- _The request_
Reproduce the entries shown below only from the line with "Recreate this object" down to the line with "fore_hollow = 3.3; // [3:0.1:3.6]", keeping both end lines and copying each one exactly.
───── Data to use
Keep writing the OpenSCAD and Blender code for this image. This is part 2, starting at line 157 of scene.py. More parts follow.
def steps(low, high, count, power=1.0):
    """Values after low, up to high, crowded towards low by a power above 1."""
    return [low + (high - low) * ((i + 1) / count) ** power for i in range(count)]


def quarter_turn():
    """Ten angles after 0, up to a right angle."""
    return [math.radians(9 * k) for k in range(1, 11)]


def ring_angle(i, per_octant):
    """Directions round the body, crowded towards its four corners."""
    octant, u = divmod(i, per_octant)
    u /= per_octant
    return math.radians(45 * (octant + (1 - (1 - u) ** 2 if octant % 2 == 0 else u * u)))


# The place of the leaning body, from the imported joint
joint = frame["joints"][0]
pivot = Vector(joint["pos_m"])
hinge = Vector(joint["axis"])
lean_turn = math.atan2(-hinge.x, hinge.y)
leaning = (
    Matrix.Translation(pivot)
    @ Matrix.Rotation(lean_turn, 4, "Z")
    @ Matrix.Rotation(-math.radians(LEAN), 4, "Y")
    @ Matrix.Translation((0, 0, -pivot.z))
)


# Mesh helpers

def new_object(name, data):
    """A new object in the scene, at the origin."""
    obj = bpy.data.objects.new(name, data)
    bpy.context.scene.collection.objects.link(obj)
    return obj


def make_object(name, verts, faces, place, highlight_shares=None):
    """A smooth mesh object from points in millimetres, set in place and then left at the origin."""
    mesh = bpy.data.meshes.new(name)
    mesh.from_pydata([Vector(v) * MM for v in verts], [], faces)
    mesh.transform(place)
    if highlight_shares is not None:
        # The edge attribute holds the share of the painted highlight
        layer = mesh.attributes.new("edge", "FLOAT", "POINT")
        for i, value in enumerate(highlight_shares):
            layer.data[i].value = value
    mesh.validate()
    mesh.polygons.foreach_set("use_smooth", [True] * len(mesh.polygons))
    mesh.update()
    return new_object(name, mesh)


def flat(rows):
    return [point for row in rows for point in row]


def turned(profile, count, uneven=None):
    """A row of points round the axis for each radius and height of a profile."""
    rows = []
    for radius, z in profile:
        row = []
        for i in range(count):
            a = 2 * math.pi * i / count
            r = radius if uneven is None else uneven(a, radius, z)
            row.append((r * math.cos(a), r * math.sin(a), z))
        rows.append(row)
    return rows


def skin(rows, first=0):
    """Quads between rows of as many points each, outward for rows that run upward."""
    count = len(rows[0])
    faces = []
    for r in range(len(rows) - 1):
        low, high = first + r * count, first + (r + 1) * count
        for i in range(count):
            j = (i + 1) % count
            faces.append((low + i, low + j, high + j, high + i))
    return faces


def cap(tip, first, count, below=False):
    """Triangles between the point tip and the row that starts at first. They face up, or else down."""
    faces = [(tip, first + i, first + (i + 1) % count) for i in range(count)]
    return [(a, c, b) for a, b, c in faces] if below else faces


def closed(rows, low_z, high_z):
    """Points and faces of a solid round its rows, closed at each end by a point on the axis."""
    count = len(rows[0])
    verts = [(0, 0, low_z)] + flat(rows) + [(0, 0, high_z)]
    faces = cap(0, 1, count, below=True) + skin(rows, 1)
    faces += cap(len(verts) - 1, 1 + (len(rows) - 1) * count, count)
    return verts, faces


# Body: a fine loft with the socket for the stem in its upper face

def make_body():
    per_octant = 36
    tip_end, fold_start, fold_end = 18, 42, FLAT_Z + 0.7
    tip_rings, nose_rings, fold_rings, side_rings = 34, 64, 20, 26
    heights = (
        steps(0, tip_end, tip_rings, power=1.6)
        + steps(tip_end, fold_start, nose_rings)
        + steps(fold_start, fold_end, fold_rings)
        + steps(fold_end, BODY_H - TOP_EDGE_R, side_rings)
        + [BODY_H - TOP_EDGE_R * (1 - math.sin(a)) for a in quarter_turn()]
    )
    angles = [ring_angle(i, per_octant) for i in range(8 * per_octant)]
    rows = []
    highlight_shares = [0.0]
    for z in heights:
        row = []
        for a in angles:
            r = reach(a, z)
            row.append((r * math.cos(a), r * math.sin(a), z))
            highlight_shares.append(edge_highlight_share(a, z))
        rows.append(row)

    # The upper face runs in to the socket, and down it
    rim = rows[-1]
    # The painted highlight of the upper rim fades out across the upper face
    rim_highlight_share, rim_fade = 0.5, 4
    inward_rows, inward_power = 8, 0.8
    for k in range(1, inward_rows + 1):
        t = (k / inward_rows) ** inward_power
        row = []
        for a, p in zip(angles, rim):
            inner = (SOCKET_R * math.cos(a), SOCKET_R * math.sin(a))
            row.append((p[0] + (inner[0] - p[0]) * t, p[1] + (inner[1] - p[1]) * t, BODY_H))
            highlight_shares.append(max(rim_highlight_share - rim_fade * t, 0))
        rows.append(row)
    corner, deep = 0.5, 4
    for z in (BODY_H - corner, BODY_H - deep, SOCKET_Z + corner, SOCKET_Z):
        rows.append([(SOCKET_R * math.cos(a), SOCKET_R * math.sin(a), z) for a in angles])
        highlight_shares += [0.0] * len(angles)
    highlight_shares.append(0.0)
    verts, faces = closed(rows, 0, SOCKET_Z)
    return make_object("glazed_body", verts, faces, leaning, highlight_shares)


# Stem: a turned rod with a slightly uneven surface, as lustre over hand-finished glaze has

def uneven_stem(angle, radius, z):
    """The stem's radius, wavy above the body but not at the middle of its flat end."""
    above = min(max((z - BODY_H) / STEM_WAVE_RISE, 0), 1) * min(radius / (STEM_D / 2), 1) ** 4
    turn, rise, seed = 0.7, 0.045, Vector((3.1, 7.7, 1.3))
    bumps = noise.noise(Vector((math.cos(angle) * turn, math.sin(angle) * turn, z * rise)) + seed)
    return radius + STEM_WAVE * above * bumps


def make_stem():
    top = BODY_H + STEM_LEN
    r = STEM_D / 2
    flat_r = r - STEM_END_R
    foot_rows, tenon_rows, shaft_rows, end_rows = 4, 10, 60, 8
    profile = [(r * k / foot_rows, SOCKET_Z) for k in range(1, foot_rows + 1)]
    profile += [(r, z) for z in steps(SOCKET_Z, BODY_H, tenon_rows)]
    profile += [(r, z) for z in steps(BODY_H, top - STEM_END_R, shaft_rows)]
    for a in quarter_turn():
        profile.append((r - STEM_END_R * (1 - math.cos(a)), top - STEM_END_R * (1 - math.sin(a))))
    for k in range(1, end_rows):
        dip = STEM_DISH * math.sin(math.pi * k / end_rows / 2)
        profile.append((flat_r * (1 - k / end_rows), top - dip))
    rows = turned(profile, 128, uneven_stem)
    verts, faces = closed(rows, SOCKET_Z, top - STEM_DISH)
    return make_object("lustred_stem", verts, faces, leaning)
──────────
───── Data to use
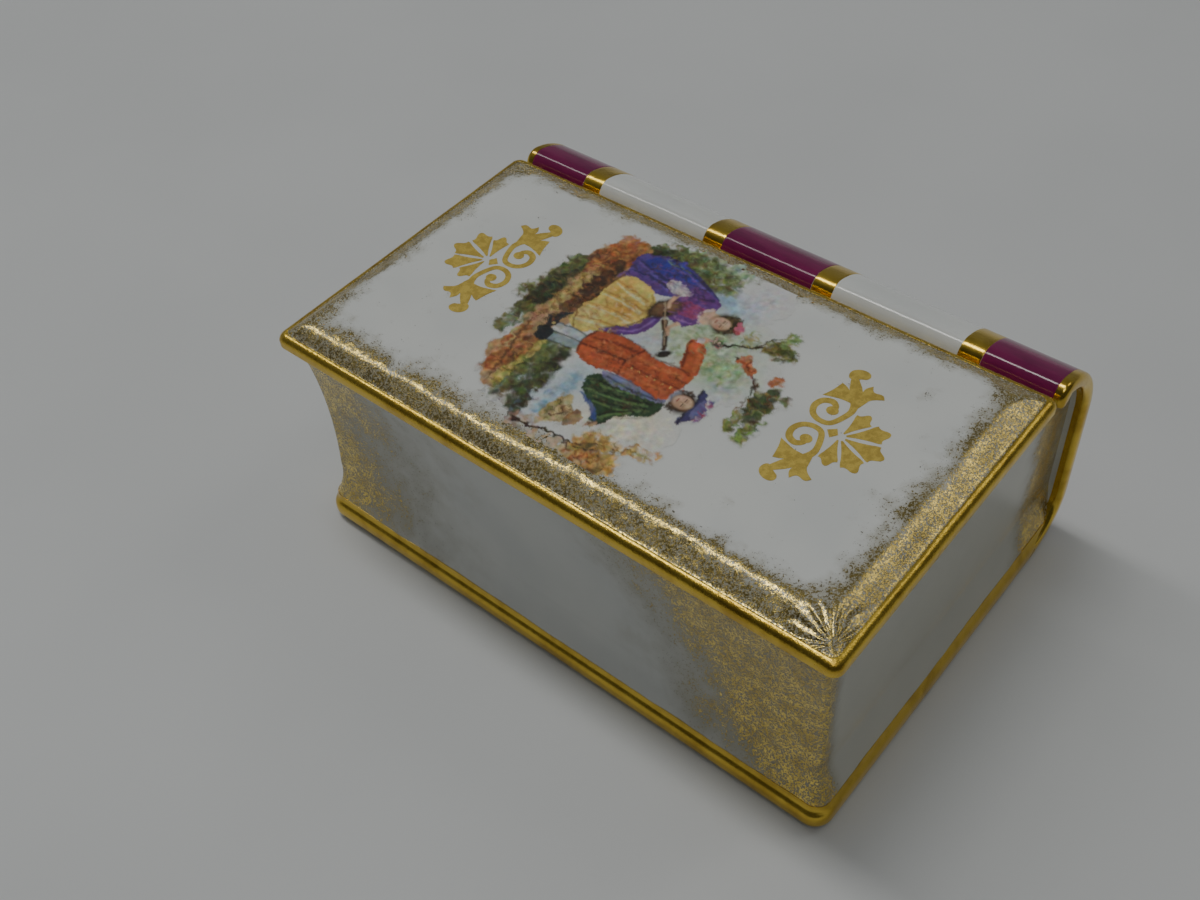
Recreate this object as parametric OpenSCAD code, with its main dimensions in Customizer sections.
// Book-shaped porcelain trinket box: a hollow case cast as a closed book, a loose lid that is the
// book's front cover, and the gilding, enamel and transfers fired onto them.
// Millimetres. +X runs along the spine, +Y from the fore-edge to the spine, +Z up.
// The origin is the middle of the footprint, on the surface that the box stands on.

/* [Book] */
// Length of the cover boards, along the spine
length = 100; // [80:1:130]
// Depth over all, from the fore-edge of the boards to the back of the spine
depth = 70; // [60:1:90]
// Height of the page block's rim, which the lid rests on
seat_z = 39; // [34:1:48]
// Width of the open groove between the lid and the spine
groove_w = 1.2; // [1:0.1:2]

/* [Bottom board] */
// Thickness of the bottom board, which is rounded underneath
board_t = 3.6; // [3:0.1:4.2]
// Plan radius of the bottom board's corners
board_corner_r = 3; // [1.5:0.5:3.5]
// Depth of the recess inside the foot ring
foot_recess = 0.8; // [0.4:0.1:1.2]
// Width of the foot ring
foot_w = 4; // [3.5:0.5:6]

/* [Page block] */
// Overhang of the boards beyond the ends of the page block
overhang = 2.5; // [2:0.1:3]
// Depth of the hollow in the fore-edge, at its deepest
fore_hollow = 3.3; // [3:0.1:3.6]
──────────
- _Exercise output_
Recreate this object as parametric OpenSCAD code, with its main dimensions in Customizer sections.
// Book-shaped porcelain trinket box: a hollow case cast as a closed book, a loose lid that is the
// book's front cover, and the gilding, enamel and transfers fired onto them.
// Millimetres. +X runs along the spine, +Y from the fore-edge to the spine, +Z up.
// The origin is the middle of the footprint, on the surface that the box stands on.

/* [Book] */
// Length of the cover boards, along the spine
length = 100; // [80:1:130]
// Depth over all, from the fore-edge of the boards to the back of the spine
depth = 70; // [60:1:90]
// Height of the page block's rim, which the lid rests on
seat_z = 39; // [34:1:48]
// Width of the open groove between the lid and the spine
groove_w = 1.2; // [1:0.1:2]

/* [Bottom board] */
// Thickness of the bottom board, which is rounded underneath
board_t = 3.6; // [3:0.1:4.2]
// Plan radius of the bottom board's corners
board_corner_r = 3; // [1.5:0.5:3.5]
// Depth of the recess inside the foot ring
foot_recess = 0.8; // [0.4:0.1:1.2]
// Width of the foot ring
foot_w = 4; // [3.5:0.5:6]

/* [Page block] */
// Overhang of the boards beyond the ends of the page block
overhang = 2.5; // [2:0.1:3]
// Depth of the hollow in the fore-edge, at its deepest
fore_hollow = 3.3; // [3:0.1:3.6]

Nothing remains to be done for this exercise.